Ray Lewis: There's nothing to do from that standpoint. I saw a player make a play on a guy -- pure shoulder tackle, never touched him in the head. They called a penalty on that. For all of these things that we want to address, let's make sure that everything is right.

I said this years ago, when we were playing Tom Brady, and Tom Brady cried for a penalty that was not a penalty. I said, 'we're in trouble, if the game is going in this direction.' So guess where we are now. We're here.

CBS Local Sports: In the NFC, outside of the Rams, who are some teams that have a chance of coming out of that conference?

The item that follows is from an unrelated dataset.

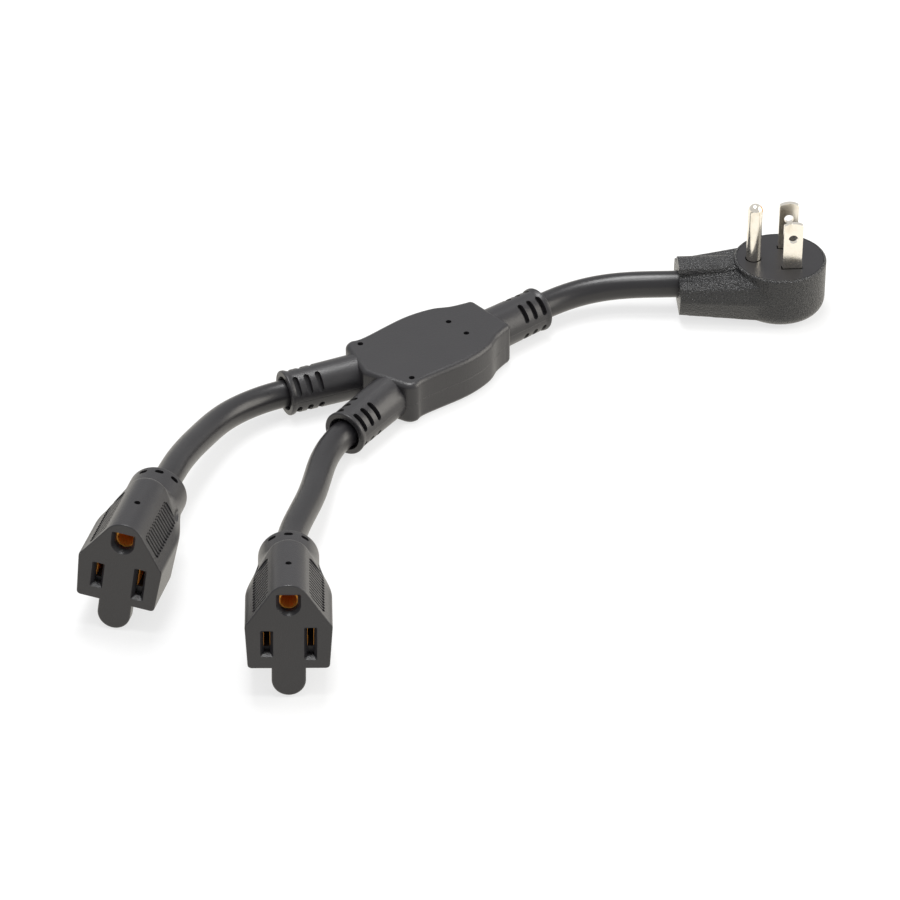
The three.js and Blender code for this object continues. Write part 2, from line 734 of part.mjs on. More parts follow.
function socketBody() {
  const skin = joined(socketSkin(), tab());
  const boreStart = socketLength - socketHold - overrun;
  const bore = backwards(rod(boreRadius, boreStart, socketLength + overrun, reliefSides));
  const dimple = rod(dimpleDiameter / 2, socketTop - dimpleDepth, socketTop + overrun, topDimpleSides);
  return geometryOf(cut(skin, [
    socketHollow(), bore.translate(0, 0, socketAxis), dimple.translate(0, topDimpleBack, 0),
    faceCutter(slotOutline(-slotU, lineSlotHeight)), faceCutter(slotOutline(slotU, neutralSlotHeight)),
    faceCutter(groundOutline), ...ribCutters(), ...ventCutters(),
  ]));
}

function contactBlock() {
  const outline = new THREE.Shape(facePoints(socketWall + gap));
  const body = new THREE.ExtrudeGeometry(outline, { depth: contactBlockLength, bevelEnabled: false });
  body.rotateX(Math.PI / 2).translate(0, blockEnd, 0);
  const clipHalf = contactMouth / 2 + contactThickness + gap;
  const tailHalf = wireRadius + gap;
  const rise = contactHeight / 2 + gap;
  const pockets = [-slotU, slotU].flatMap((u) => [
    block([u - clipHalf, contactStart - overrun, -rise], [u + clipHalf, contactEnd + gap, rise]),
    block([u - tailHalf, contactEnd, -rise], [u + tailHalf, blockEnd + overrun, rise]),
  ]);
  const sleeve = groundContactRadius + contactThickness + gap;
  const well = backwards(rod(sleeve, contactStart - overrun, contactEnd + gap, contactSides));
  const tailHole = backwards(rod(tailHalf, contactEnd, blockEnd + overrun, contactSides));
  return geometryOf(cut(solidOf(body), [
    ...pockets, well.translate(0, 0, groundHoleHeight), tailHole.translate(0, 0, groundHoleHeight),
  ]));
}

// A folded brass clip: two leaves that grip a blade, a web and a tail for the wire
function bladeContact() {
  const mouth = contactMouth / 2;
  const outer = mouth + contactThickness;
  const tail = contactTailWidth / 2;
  const web = contactDepth - contactThickness;
  const shape = new THREE.Shape([
    [-outer, 0], [-mouth, 0], [-mouth, web], [mouth, web], [mouth, 0], [outer, 0], [outer, contactDepth],
    [tail, contactDepth], [tail, contactDepth + contactTailLength], [-tail, contactDepth + contactTailLength],
    [-tail, contactDepth], [-outer, contactDepth],
  ].map(([x, y]) => new THREE.Vector2(x, y)));
  const clip = new THREE.ExtrudeGeometry(shape, { depth: contactHeight, bevelEnabled: false });
  return clip.translate(0, contactStart, -contactHeight / 2);
}

function groundContact() {
  const mouth = groundContactRadius;
  const outer = mouth + contactThickness;
  const tail = contactTailWidth / 2;
  const web = contactDepth - contactThickness;
  const profile = [
    [0, web], [mouth, web], [mouth, 0], [outer, 0], [outer, contactDepth], [tail, contactDepth],
    [tail, contactDepth + contactTailLength], [0, contactDepth + contactTailLength],
  ];
  return backwards(turned(profile, contactSides)).translate(0, contactStart, groundHoleHeight);
}

const sockets = {};
for (const [name, place] of Object.entries(socketPlaces)) {
  const socket = new THREE.Group();
  socket.rotation.set(
    -THREE.MathUtils.degToRad(place.lift), THREE.MathUtils.degToRad(place.roll),
    THREE.MathUtils.degToRad(place.turn), 'ZXY');
  const body = socketBody();
  const laid = body.clone().applyQuaternion(socket.quaternion);
  laid.computeBoundingBox();
  socket.position.set(place.x, place.y, -laid.boundingBox.min.z);
  addPiece(`socket_body_${name}`, body, facePlastic, socket);
  addPiece(`contact_block_${name}`, contactBlock(), blockNylon, socket);
  addPiece(`contact_line_${name}`, bladeContact(), brass, socket).position.x = -slotU;
  addPiece(`contact_neutral_${name}`, bladeContact(), brass, socket).position.x = slotU;
  addPiece(`contact_ground_${name}`, groundContact(), brass, socket);
  model.add(socket);
  sockets[name] = socket;
}
model.updateMatrixWorld(true);

// Cords and their wires

const lifted = (matrix, points) =>
  points.map(([x, y, z]) => new THREE.Vector3(x, y, z).applyMatrix4(matrix));

// Points on the straight line out of an opening, at given distances; each ends or starts a cord
const outOfEntry = (entry, distances) => lifted(entryPlace(entry), distances.map((x) => [x, 0, 0]));

const outOfSocket = (socket, distances) =>
  lifted(socket.matrixWorld, distances.map((back) => [0, back, socketAxis]));

const outOfPlug = (distances) => lifted(plug.matrixWorld, distances.map((x) => [-x, 0, plugCordHeight]));

const socketJacketEnd = socketLength - socketHold + gap;
const plugJacketEnd = plugLength - plugHold + gap;

function route(entry, free, arrival) {
  const start = outOfEntry(entry, [
    -jacketHold, entry.length / 2, entry.length - straightRun, entry.length, entry.length + straightRun,
  ]);
  return new THREE.CatmullRomCurve3([...start, ...lifted(new THREE.Matrix4(), free), ...arrival]);
}

const socketArrival = (socket) => outOfSocket(socket, [
  socketLength + straightRun, socketLength, socketLength - straightRun, socketJacketEnd,
]);

const plugArrival = outOfPlug([
  plugLength + straightRun, plugLength, plugLength - straightRun, plugJacketEnd,
]);

// Where each wire lies in its cord, as an angle from straight up, seen with the cord's end pointing away
const thirdTurn = (2 * Math.PI) / 3;

// Each cord: its route, the side of the crimps that it reaches, and which way up its ground wire lies
const cords = {
  socket_a: {
    entry: entries.a,
    path: route(entries.a, freeRouteA, socketArrival(sockets.a)),
    stack: 1,
    groundTurn: Math.PI,
  },
  socket_b: {
    entry: entries.b,
    path: route(entries.b, freeRouteB, socketArrival(sockets.b)),
    stack: -1,
    groundTurn: Math.PI,
  },
  plug: { entry: entries.c, path: route(entries.c, freeRouteC, plugArrival), stack: 0, groundTurn: 0 },
};

const wireTurns = { ground: 0, line: thirdTurn, neutral: -thirdTurn };

// The far ends of the wires: two points towards each terminal, the last 0.3 mm short of it
const wireEnds = {
  socket: (socket) => {
    const spots = { line: [-slotU, 0], neutral: [slotU, 0], ground: [0, groundHoleHeight] };
    return Object.fromEntries(Object.entries(spots).map(([name, [u, w]]) => [name, lifted(
      socket.matrixWorld, [[u, blockEnd + wireLead, w], [u, blockEnd, w], [u, tailEnd + gap, w]])]));
  },
  plug: () => {
    const bladeEdge = bladeX - bladeWidth / 2 - gap;
    const pinEdge = groundX - groundDiameter / 2 - gap;
    const spots = { line: [bladeEdge, bladeY], neutral: [bladeEdge, -bladeY], ground: [pinEdge, 0] };
    return Object.fromEntries(Object.entries(spots).map(([name, [x, y]]) => [name, lifted(
      plug.matrixWorld, [2, 1, 0].map((leads) => [x - leads * wireLead, y, plugWireHeight]))]));
  },
};

// A short wire from inside one end of a cord, straight out and then by the given points
function wireTail(end, outwards, points, sides) {
  const reaches = [-wireStub, 0, wireStraight];
  const start = reaches.map((reach) => end.clone().addScaledVector(outwards, reach));
  const path = new THREE.CatmullRomCurve3([...start, ...points]);
  return swept(path, wireTailSteps, disc(wireRadius), sides);
}

for (const [cordName, cord] of Object.entries(cords)) {
  const steps = Math.ceil(cord.path.getLength() / cordStep);
  const sleeve = disc(cordRadius);
  sleeve.holes.push(disc(cordRadius - jacketWall));
  addPiece(`cord_jacket_${cordName}`, swept(cord.path, steps, sleeve, cordSides), jacketVinyl);

  const frames = cord.path.computeFrenetFrames(steps, false);
  const placed = (index, offset) => cord.path.getPointAt(index / steps)
    .addScaledVector(frames.normals[index], offset.x)
    .addScaledVector(frames.binormals[index], offset.y);
  const side = cord.entry === entries.c ? 1 : -1;
  const farEnds = cord.entry === entries.c ? wireEnds.plug() : wireEnds.socket(sockets[cordName.at(-1)]);
  for (const [wireName, turn] of Object.entries(wireTurns)) {
    const angle = cord.groundTurn + turn;
    const offset = new THREE.Vector2(wireLay * Math.cos(angle), wireLay * Math.sin(angle));
    const core = swept(cord.path, steps, disc(wireRadius, offset.x, offset.y), wireSides);

    const crimpMiddle = crimpStart + crimpLength / 2;
    const reach = side * (crimpLength / 2 + wireLead);
    const height = axisHeight + cord.stack * crimpStack;
    const y = crimpRows[wireName];
    const nearEnd = placed(0, offset);
    const halfWay = new THREE.Vector3((nearEnd.x + crimpMiddle + reach) / 2, (nearEnd.y + y) / 2,
      axisHeight + cord.stack * wireDiameter);
    const nearPoints = [
      halfWay,
      new THREE.Vector3(crimpMiddle + reach, y, height),
      new THREE.Vector3(crimpMiddle + side * gap / 2, y, height),
    ];
    const near = wireTail(nearEnd, frames.tangents[0].clone().negate(), nearPoints, wireSides);
    const far = wireTail(placed(steps, offset), frames.tangents[steps], farEnds[wireName], wireSides);
    addPiece(`wire_${wireName}_${cordName}`, geometryOf(joined(core, near, far)), wireVinyl[wireName]);
  }
}

export default model;
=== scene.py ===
"""A grounded power cord splitter: one flat plug, a moulded junction and two sockets."""

import logging
import math
from dataclasses import dataclass
from enum import Enum
from typing import Callable, Iterable, Sequence

import bmesh
import bpy
from mathutils import Matrix, Vector


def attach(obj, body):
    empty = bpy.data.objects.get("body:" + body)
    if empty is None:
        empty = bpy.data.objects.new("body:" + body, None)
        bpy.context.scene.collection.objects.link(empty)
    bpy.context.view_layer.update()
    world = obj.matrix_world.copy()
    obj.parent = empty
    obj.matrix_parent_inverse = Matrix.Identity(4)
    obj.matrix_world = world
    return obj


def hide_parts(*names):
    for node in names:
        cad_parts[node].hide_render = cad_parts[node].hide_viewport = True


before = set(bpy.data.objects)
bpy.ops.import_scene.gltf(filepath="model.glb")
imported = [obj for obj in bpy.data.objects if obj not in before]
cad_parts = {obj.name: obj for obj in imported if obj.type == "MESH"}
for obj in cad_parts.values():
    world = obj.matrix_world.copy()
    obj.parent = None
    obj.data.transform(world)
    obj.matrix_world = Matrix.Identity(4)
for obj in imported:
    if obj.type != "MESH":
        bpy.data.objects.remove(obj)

LOG = logging.getLogger("splitter")
BODY = "root"                     # the splitter has no moving parts, so all of it rides on one body
MM = 0.001                        # a millimetre in the scene's metres
TO_METRES = Matrix.Diagonal((MM, MM, MM, 1))
QUARTER = math.pi / 2             # a quarter turn
OVERRUN = 1.0                     # cutters run this far past the surfaces that they open
STRAIGHT = 4.0                    # a cord's points lie this far before and after each mouth that it passes
Point = tuple[float, float]
Spot = tuple[float, float, float]


class Cut(Enum):
    """How one solid changes another."""

    JOIN = "UNION"
    REMOVE = "DIFFERENCE"


class WireRole(Enum):
    """The three wires of a grounded cord."""

    LINE = "line"
    NEUTRAL = "neutral"
    GROUND = "ground"


# Lines and outlines, in millimetres


def arc(centre: Point, radius: float, start: float, end: float, steps: int) -> list[Point]:
    """Points along a circular arc.

    Args:
        centre: the arc's centre.
        radius: its radius.
        start: first angle in radians.
        end: last angle in radians.
        steps: number of segments.

    Returns:
        The points, both ends included.
    """
    turns = [start + (end - start) * i / steps for i in range(steps + 1)]
    return [(centre[0] + radius * math.cos(t), centre[1] + radius * math.sin(t)) for t in turns]


def corner(start: Point, tip: Point, end: Point, steps: int) -> list[Point]:
    """Points along a parabolic corner.

    Args:
        start: where the curve leaves the first edge.
        tip: the sharp corner that it takes the place of.
        end: where the curve meets the second edge.
        steps: number of segments.

    Returns:
        The points, both ends included.
    """
    line = []
    for i in range(steps + 1):
        t = i / steps
        weights = ((1 - t) ** 2, 2 * t * (1 - t), t * t)
        line.append(tuple(sum(w * p[k] for w, p in zip(weights, (start, tip, end))) for k in (0, 1)))
    return line


def smooth_line(points: Sequence[Sequence[float]], steps: int) -> list[tuple[float, ...]]:
    """A Catmull-Rom line through points.

    Args:
        points: the points to pass through, of any dimension.
        steps: segments between two neighbours.

    Returns:
        The line's points, both ends included.
    """
    first = [2 * a - b for a, b in zip(points[0], points[1])]
    last = [2 * a - b for a, b in zip(points[-1], points[-2])]
    knots = [first, *points, last]
    line = []
    for four in zip(knots, knots[1:], knots[2:], knots[3:]):
        for k in range(steps):
            t = k / steps
            line.append(tuple(
                0.5 * (2 * q + (r - p) * t + (2 * p - 5 * q + 4 * r - s) * t * t
                       + (3 * q - p - 3 * r + s) * t ** 3)
                for p, q, r, s in zip(*four)))
    return [*line, tuple(points[-1])]


def mirrored(points: Iterable[Point]) -> list[Point]:
    """The points reflected in the first axis, in reverse order."""
    return [(x, -y) for x, y in reversed(list(points))]


def flipped(points: Iterable[Point]) -> list[Point]:
    """The points reflected in the second axis, in reverse order."""
    return [(-x, y) for x, y in reversed(list(points))]


def divided(points: Sequence[Point], longest: float) -> list[Point]:
    """Splits the long edges of a closed outline.

    Args:
        points: the outline.
        longest: the longest edge that may stay whole.

    Returns:
        The outline with the points that were added.
    """
    line = []
    for (ax, ay), (bx, by) in zip(points, [*points[1:], points[0]]):
        pieces = max(1, math.ceil(math.dist((ax, ay), (bx, by)) / longest))
        line += [(ax + (bx - ax) * i / pieces, ay + (by - ay) * i / pieces) for i in range(pieces)]
    return line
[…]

Ray Lewis: Minnesota is tough. Minnesota is going to be tough to beat. Good defense. And when they get healthy, they have a lot of people. You're going to have to deal with them. Kirk Cousins going to Minnesota was a big deal. They have a lot of weapons... [Adam] Thielen, [Dalvin] Cook, now that he's back. They have a complete team.

CBS Local Sports: What about in the AFC, outside of the Patriots and the Chiefs?

Ray Lewis: The Chargers. Philip Rivers has what John Elway needed to win a Super Bowl, what every great quarterback needs, the run game. And right now, Melvin Gordon is his safety net. So I would put the Chargers up there. And they're playing good defense.